A method for generating a 3D occupancy grid from sequential LiDAR scans, comprising aggregating LiDAR data over multiple frames to increase voxel density and separate dynamic from static objects in the occupancy grid, applying a ray-casting algorithm to determine voxel states, labeling voxels as occupied, free, or unobserved based on LiDAR beam interactions, and refining voxel boundaries by mapping image pixel labels to voxel states, ensuring consistency with observed 2D image data for enhanced object boundary fidelity.
A method of semantic label propagation within a 3D voxel grid, comprising assigning semantic labels to aggregated LiDAR points using a K-nearest neighbors approach for label continuity across sparsely populated regions and conducting mesh reconstruction on aggregated point clouds to fill in sparse areas, ensuring continuous surface representation in the voxel grid.

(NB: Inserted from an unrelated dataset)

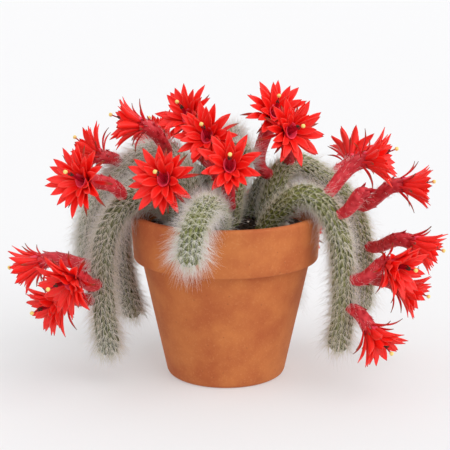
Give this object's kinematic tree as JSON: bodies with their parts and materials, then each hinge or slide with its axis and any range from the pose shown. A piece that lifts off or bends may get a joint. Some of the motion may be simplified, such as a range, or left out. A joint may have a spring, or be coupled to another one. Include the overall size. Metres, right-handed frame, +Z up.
{
  "type": "potted trailing monkey's-tail cactus",
  "caption": "Trailing cactus in a terracotta pot: long stems covered in soft white hair arch over the rim and hang down, with bright red star-shaped flowers on curved tubes",
  "frame": {"origin": "on the floor under the pot's axis, which is also the middle of the plant's own box", "axes": "+Z up along the pot's axis; -Y is the front, where the short stem hangs over the rim; +X is to the viewer's right and is the longest way across"},
  "size_m": [0.3207, 0.2271, 0.2134],
  "materials": {
    "terracotta": "unglazed orange-brown fired clay, matt, finely pitted and faintly mottled",
    "potting_soil": "dark peat-based potting mix with a few white perlite grains, matt",
    "hairy_stem": "green ribbed skin under a dense coat of fine cream-white hair",
    "flower_tube": "crimson skin with small pale scales and sparse fine hairs",
    "red_petal": "bright scarlet petals with a satin sheen and browner tips"
  },
  "bodies": {
    "root": {"terracotta_pot": "terracotta", "potting_soil": "potting_soil", "left_front_stem": "hairy_stem", "left_rear_stem": "hairy_stem", "left_back_stem": "hairy_stem", "front_stem": "hairy_stem", "centre_stem": "hairy_stem", "right_front_stem": "hairy_stem", "right_back_stem": "hairy_stem", "tall_back_stem": "hairy_stem", "back_right_stem": "hairy_stem", "back_left_stem": "hairy_stem", "flower_01_tube": "flower_tube", "flower_01_petals": "red_petal", "flower_02_tube": "flower_tube", "flower_02_petals": "red_petal", "flower_03_tube": "flower_tube", "flower_03_petals": "red_petal", "flower_04_tube": "flower_tube", "flower_04_petals": "red_petal", "flower_05_tube": "flower_tube", "flower_05_petals": "red_petal", "flower_06_tube": "flower_tube", "flower_06_petals": "red_petal", "flower_07_tube": "flower_tube", "flower_07_petals": "red_petal", "flower_08_tube": "flower_tube", "flower_08_petals": "red_petal", "flower_09_tube": "flower_tube", "flower_09_petals": "red_petal", "flower_10_tube": "flower_tube", "flower_10_petals": "red_petal", "flower_11_tube": "flower_tube", "flower_11_petals": "red_petal", "flower_12_tube": "flower_tube", "flower_12_petals": "red_petal", "flower_13_tube": "flower_tube", "flower_13_petals": "red_petal", "flower_14_tube": "flower_tube", "flower_14_petals": "red_petal", "flower_15_tube": "flower_tube", "flower_15_petals": "red_petal", "flower_16_tube": "flower_tube", "flower_16_petals": "red_petal", "flower_17_tube": "flower_tube", "flower_17_petals": "red_petal", "flower_18_tube": "flower_tube", "flower_18_petals": "red_petal", "flower_19_tube": "flower_tube", "flower_19_petals": "red_petal", "flower_20_tube": "flower_tube", "flower_20_petals": "red_petal", "flower_21_tube": "flower_tube", "flower_21_petals": "red_petal", "flower_22_tube": "flower_tube", "flower_22_petals": "red_petal", "flower_23_tube": "flower_tube", "flower_23_petals": "red_petal", "flower_bud": "flower_tube"}
  },
  "joints": []
}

A system for handling general objects in autonomous vehicle perception, comprising a clustering algorithm applied to unlabeled or out-of-vocabulary voxels in the 3D occupancy grid, creating cohesive representations for unrecognized objects, and a labeling process that assigns a unified label to clustered unknown objects, allowing autonomous systems to identify and respond to unpredictable objects in the environment.
A visibility-aware 3D occupancy grid generation system, comprising a LiDAR ray-casting module that dynamically updates voxel visibility states as occupied, free, or unobserved, and an image-guided refinement module that incorporates 2D image semantics to refine voxel states, preserving object boundaries and adjusting for LiDAR misalignments.